Visage fin, dreadlocks soignées, le jeune Nigérian esquisse un sourire timide: « Je rêve de jouer au FC Barcelone, comme Messi. Le meilleur football, c’est en Europe, tous les jeunes Africains veulent venir ici ». Il n’avait pas encore 18 ans quand il est arrivé au Portugal avec un groupe de jeunes, emmené par un agent nigérian qui l’a découvert alors qu’il jouait dans les rues de la capitale Abuja.

A l’été 2014, il se fait prendre par la police alors que son visa avait expiré. Les autorités portugaises lui donnent vingt jours pour régulariser sa situation ou rentrer au Nigeria. C’est un contrat de travail, certes modeste, proposé par Nogueirense, qui le tire de cette mauvaise passe. Désormais, il vit dans un logement dans l’enceinte du stade qu’il partage avec sept autres jeunes joueurs, venus de Côte d’Ivoire, du Mali ou encore de Colombie.

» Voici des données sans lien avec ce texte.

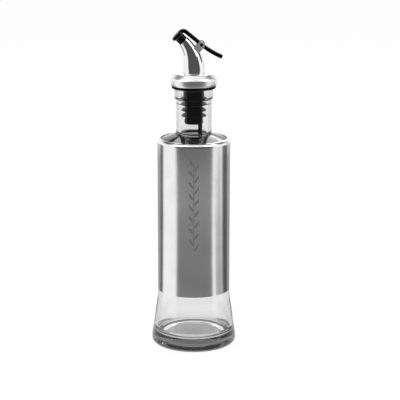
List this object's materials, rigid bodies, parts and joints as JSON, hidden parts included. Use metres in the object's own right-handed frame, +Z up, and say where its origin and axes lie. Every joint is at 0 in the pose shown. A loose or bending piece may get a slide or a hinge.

Véritable trafic de joueurs

Si certains y voient une chance pour sortir de la misère, d’autres comme Joaquim Evangelista, président du syndicat des footballeurs professionnels portugais, dénoncent un « trafic illégal de joueurs mineurs ». « Il y a des parents qui s’endettent pour financer le rêve de leurs fils et paient aux agents jusqu’à 3.000 euros en Afrique, voire 5.000 euros au Brésil », assure-t-il.

Les règles de la Fifa interdisent tout transfert international de joueurs âgés de moins de 18 ans, sauf à l’intérieur de l’Union européenne. Toutefois, « avec la crise, de plus en plus de clubs amateurs acceptent de former des jeunes et d’agir comme des pépinières. Si les joueurs réussissent et sont transférés à de grands clubs, ils peuvent rapporter gros », relève M. Evangelista.

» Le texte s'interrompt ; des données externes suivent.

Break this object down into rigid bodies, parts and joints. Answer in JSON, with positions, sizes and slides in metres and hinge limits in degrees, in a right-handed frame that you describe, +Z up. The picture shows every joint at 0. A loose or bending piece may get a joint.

Mais en cas d’échec, « les jeunes sont abandonnés par leurs agents et se retrouvent dans la rue, démunis. Certains sombrent dans la délinquance, la drogue », s’insurge-t-il.

Au moins 15.000 joueurs mineurs africains tentent chaque année leur chance en Europe, avec un taux d’échec de 70%, selon l’association Foot solidaire. Et 1.000 à 1.500 jeunes footballeurs clandestins se trouvent actuellement au Portugal, estime la police des frontières.